Frank treats the story of “Little Red Riding Hood” (Little Red Cap) with similarly gross physicality. Here, the hermaphroditic Wolf sprawls on grandma’s bed, sporting a pink bustier and reaching for a prominent set of testicles. The little girl approaches, not because she thinks that creature might be her grandmother, but because she is drawn to its virile menace. In the next image, we see her bursting from the wolf’s every orifice, only she is grown now. Her huge hand reaches out of the beast’s gaping mouth, and a thick, fully formed woman pushes out the other end.
 
The Grimm brothers’ tales are dark; Frank’s iterations are darker still. “Bluebeard” narrates the life of a serial killer who knocks off each successive bride and locks her corpse in a secret room brimming with blood. Frank’s illustration — included in the ravishing book Tales from the Brothers Grimm: Drawings by Natalie Frank but unfortunately omitted from the exhibition — shows us his gruesome treasury, a bazaar of dismembered limbs and human trophy heads arranged in a room decorated with pretty stripes. A blue face with smelly-fish eyes and a dumbly open mouth lingers in the memory.
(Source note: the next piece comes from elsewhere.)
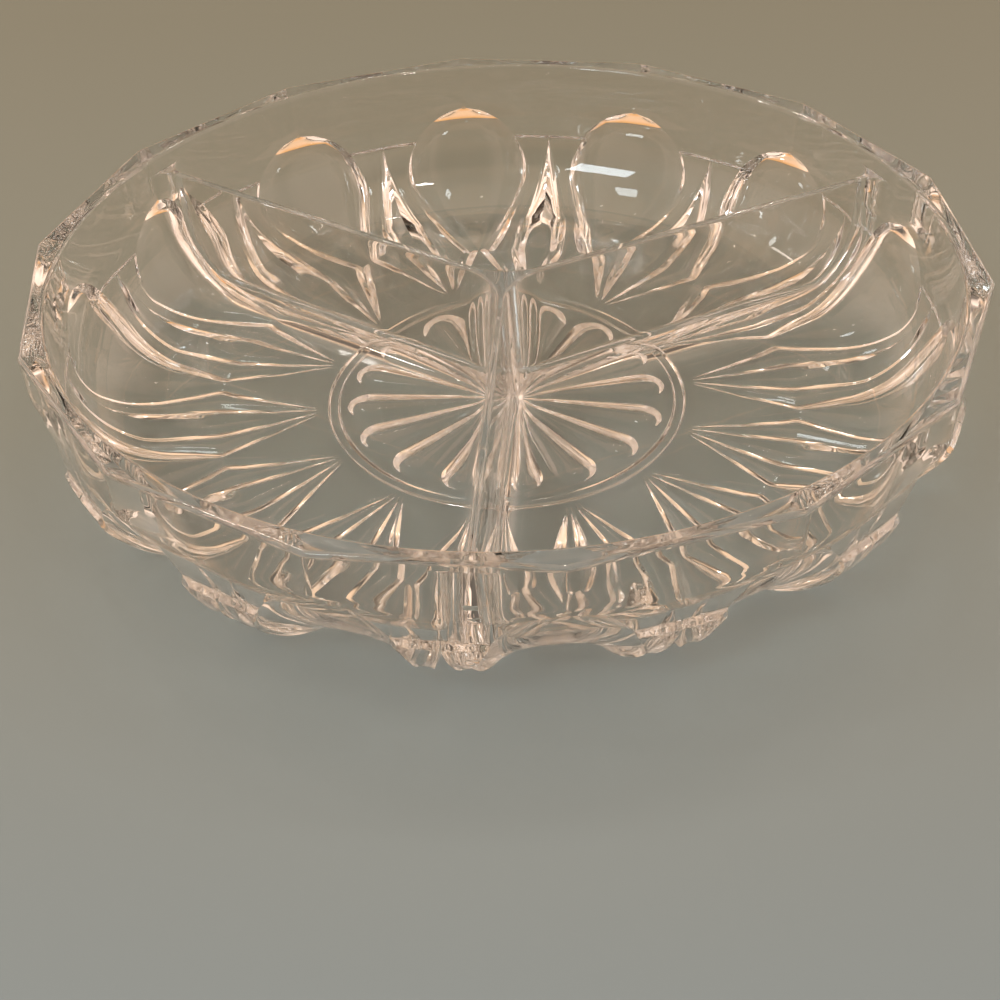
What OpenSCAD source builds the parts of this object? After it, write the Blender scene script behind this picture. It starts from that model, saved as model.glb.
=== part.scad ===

For all their violence, Frank’s drawings subdue a sea of pulsing horrors beneath a pretty spume. And in fact, the Grimm brothers proved that tough chronicles of incest, enslavement and rape can be softened into a bedtime ritual. A threat — if you wander away something terrible will happen — has its comforting obverse: follow the rules, and nothing bad will befall you.
 
Today’s children, though, learn early on to see past fairy tales’ flimsy charm. It’s become virtually impossible to channel young fears through age-appropriate literature. They don’t need to read “The Juniper Tree” to witness beheadings; they can find them on YouTube. Amber alerts announce “Hansel and Gretel”-style abductions on electronic signs. Local news brims with items about kids who have been abandoned, left to bake in closed cars, chained in basements, and routinely abused. Fairy tales really do come true.